The GAAP financial measure most directly comparable to pre-tax PV10 is the standardized measure of discounted future net cash flows (“Standardized Measure”). The following sets forth the estimated future net cash flows from our proved reserves (without giving effect to our commodity derivatives), the present value of those net cash flows before income tax (PV-10) and the present value of those net cash flows after income tax (Standardized measure) at December 31, 2017:

(In millions, except per Mcf data)

At December 31, 2017

Future net cash flows

$

26,137

Present value of future net cash flows:

Before income tax (PV-10)

$

10,175

Income taxes

$

(1,548)

After income tax (Standardized measure)

$

8,627

Notwithstanding their use for comparative purposes, the Company’s non-GAAP financial measures may not be comparable to similarly titled measures employed by other companies.

Antero has provided summations of its proved, probable and possible reserves and summations of its PV-10 for its proved, probable and possible reserves in this press release.
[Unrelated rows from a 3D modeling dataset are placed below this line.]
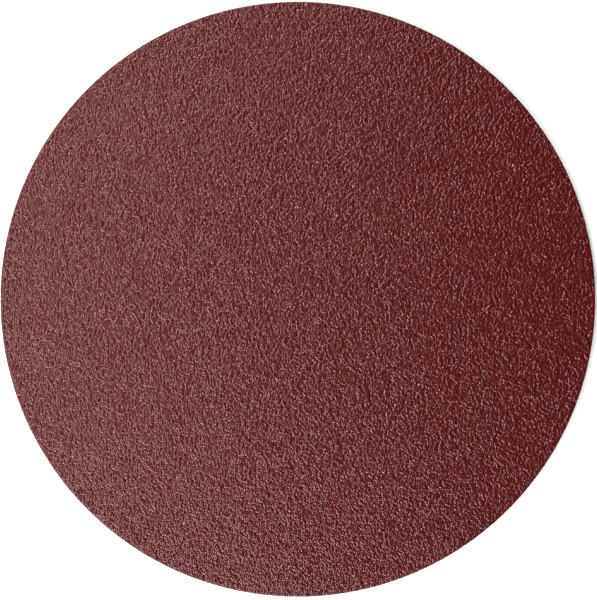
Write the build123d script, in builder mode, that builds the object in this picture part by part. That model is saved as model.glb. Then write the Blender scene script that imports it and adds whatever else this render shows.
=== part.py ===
"""Hook and loop sanding disc, 125 mm across, with no dust holes.

It is die-cut as one disc from three webs glued face to face: a knitted loop
cloth that grips the hooks of a backing pad, a heavy backing paper, and a coat
of crushed grain set in hard resin. The disc lies loop side down. The origin is
the centre of the loop face, and +Z is the disc's axis, out of the grain side.
"""

import os

from build123d import *

# Driving dimensions, in millimetres
disc_diameter = 125.0
grit_thickness = 0.55
paper_thickness = 0.35
ground_thickness = 0.4
pile_height = 0.5

# Rim of the grain coat, broken down by the die
rim_chamfer = 0.15

# Straight rows of loops under the ground cloth
row_pitch = 1.8
row_width = 1.6
row_round = 0.35

# The loops that the die cuts spring back from the rim by this much
pile_setback = 0.35

disc_radius = disc_diameter / 2
pile_radius = disc_radius - pile_setback
row_count = 2 * int(pile_radius / row_pitch) + 1
paper_bottom = pile_height + ground_thickness
grit_bottom = paper_bottom + paper_thickness


# Loop cloth: a flat knitted ground with rows of loops hanging from it. Each row has a
# flat crest and round shoulders, and its upper corners are lost inside the ground.
with BuildPart() as loop_fabric:
    with BuildSketch(Plane.XZ.offset(-disc_radius)):
        with Locations((0, (pile_height + row_round) / 2)):
            with GridLocations(row_pitch, 0, row_count, 1):
                RectangleRounded(row_width, pile_height + row_round, row_round)
    extrude(amount=disc_diameter)
    with BuildSketch():
        Circle(pile_radius)
    extrude(amount=paper_bottom, mode=Mode.INTERSECT)
    with BuildSketch(Plane.XY.offset(pile_height)):
        Circle(disc_radius)
    extrude(amount=ground_thickness)

# Backing paper: a heavy sheet, cut square at its edge
with BuildPart() as backing_paper:
    with BuildSketch(Plane.XY.offset(paper_bottom)):
        Circle(disc_radius)
    extrude(amount=paper_thickness)

# Grain coat: its top is the plane of the highest grain tips
with BuildPart() as grit_coat:
    with BuildSketch(Plane.XY.offset(grit_bottom)):
        Circle(disc_radius)
    extrude(amount=grit_thickness)
    top_rim = grit_coat.faces().sort_by(Axis.Z)[-1].edges()
    chamfer(top_rim, length=rim_chamfer)

loop_fabric.part.label = "loop_fabric"
backing_paper.part.label = "backing_paper"
grit_coat.part.label = "grit_coat"

os.makedirs("parts", exist_ok=True)
export_step(loop_fabric.part, "parts/loop_fabric.step")
export_step(backing_paper.part, "parts/backing_paper.step")
export_step(grit_coat.part, "parts/grit_coat.step")
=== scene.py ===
"""Hook and loop sanding disc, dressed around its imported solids, in the photograph's view.

The disc lies loop side down on a white floor. Lengths are in metres.
"""

import math

import bmesh
import bpy
import numpy as np
from mathutils import Matrix, Vector


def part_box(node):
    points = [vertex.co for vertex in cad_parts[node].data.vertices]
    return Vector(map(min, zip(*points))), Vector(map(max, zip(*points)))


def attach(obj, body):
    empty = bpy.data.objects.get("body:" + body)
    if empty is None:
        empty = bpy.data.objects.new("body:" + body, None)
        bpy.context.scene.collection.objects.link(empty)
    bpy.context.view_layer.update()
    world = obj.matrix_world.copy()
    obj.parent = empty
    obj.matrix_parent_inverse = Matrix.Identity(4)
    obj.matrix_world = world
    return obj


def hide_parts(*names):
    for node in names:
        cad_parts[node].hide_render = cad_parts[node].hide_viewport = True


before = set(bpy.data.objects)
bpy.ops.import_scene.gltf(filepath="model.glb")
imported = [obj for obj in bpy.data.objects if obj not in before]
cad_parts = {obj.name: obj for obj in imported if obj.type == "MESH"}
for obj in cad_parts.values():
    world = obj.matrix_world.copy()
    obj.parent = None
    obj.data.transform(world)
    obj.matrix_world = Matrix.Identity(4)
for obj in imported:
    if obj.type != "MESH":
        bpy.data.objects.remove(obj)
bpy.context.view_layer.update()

MM = 0.001
scene = bpy.context.scene
scene.view_settings.view_transform = "Standard"


# The photograph's view. The camera hangs over the disc and looks straight down at the grain
# side, with +Y up in the picture. The disc's rim is a true circle in the photograph, and its
# place and size there set the camera's place and its lens.
picture_width, picture_height = 597, 600
rim_centre_px = (297.83, 299.23)
rim_radius_px = 297.86
camera_height = 0.3
film_width = 36.0

coat_low, coat_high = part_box("grit_coat")
disc_radius = coat_high.x
metres_per_px = disc_radius / rim_radius_px

camera = bpy.data.objects.new("camera", bpy.data.cameras.new("camera"))
camera.data.sensor_width = film_width
camera.data.lens = film_width * camera_height / (metres_per_px * picture_height)
camera.location = (
    (picture_width / 2 - rim_centre_px[0]) * metres_per_px,
    (rim_centre_px[1] - picture_height / 2) * metres_per_px,
    coat_high.z + camera_height,
)
scene.collection.objects.link(camera)
scene.camera = camera


# Light. Four soft boxes stand over two metres away, in an arc to the left of the disc from above
# its top to below its bottom. They make the bumps shine on their left sides, most strongly
# towards the bottom, and the gloss fades to the right, where no lamp stands.
lamp_height = 1.50


def soft_box(name, place, size, watts):
    """A rectangular lamp that faces the disc."""
    lamp = bpy.data.lights.new(name, "AREA")
    lamp.shape = "RECTANGLE"
    lamp.size, lamp.size_y = size
    lamp.energy = watts
    stand = bpy.data.objects.new(name, lamp)
    stand.location = place
    stand.rotation_euler = (-Vector(place)).to_track_quat("-Z", "Y").to_euler()
    scene.collection.objects.link(stand)


soft_box("wide_left_lamp", place=(-2.02, 0.10, lamp_height), size=(1.50, 3.50), watts=32.8)
soft_box("upper_left_lamp", place=(-0.90, 1.45, lamp_height), size=(0.80, 0.88), watts=27.2)
soft_box("lower_left_lamp", place=(-1.13, -1.23, lamp_height), size=(0.75, 0.80), watts=17.1)
soft_box("lower_lamp", place=(-0.53, -1.68, lamp_height), size=(0.70, 0.82), watts=22.7)

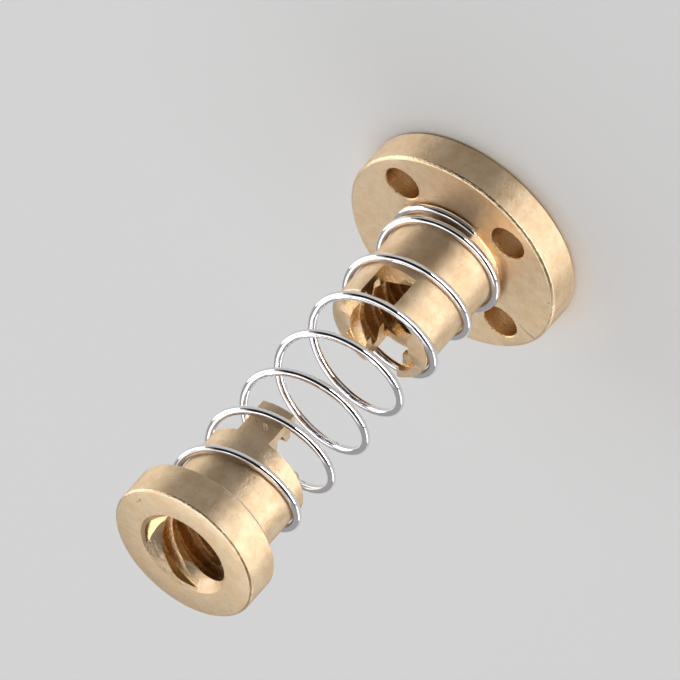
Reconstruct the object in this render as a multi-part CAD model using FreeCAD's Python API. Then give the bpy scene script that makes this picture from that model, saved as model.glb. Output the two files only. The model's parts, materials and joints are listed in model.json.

The SEC strictly prohibits companies from aggregating proved, probable and possible reserves in filings with the SEC due to the different levels of certainty associated with each reserve category. Investors should be cautioned that estimates of PV-10 of probable reserves, as well as underlying volumetric estimates, are inherently more uncertain of being recovered and realized than comparable measures for proved reserves, and that the uncertainty for possible reserves is even more significant. Further, because estimates of probable and possible reserve volumes have not been adjusted for risk due to this uncertainty of recovery, their summation may be of limited use.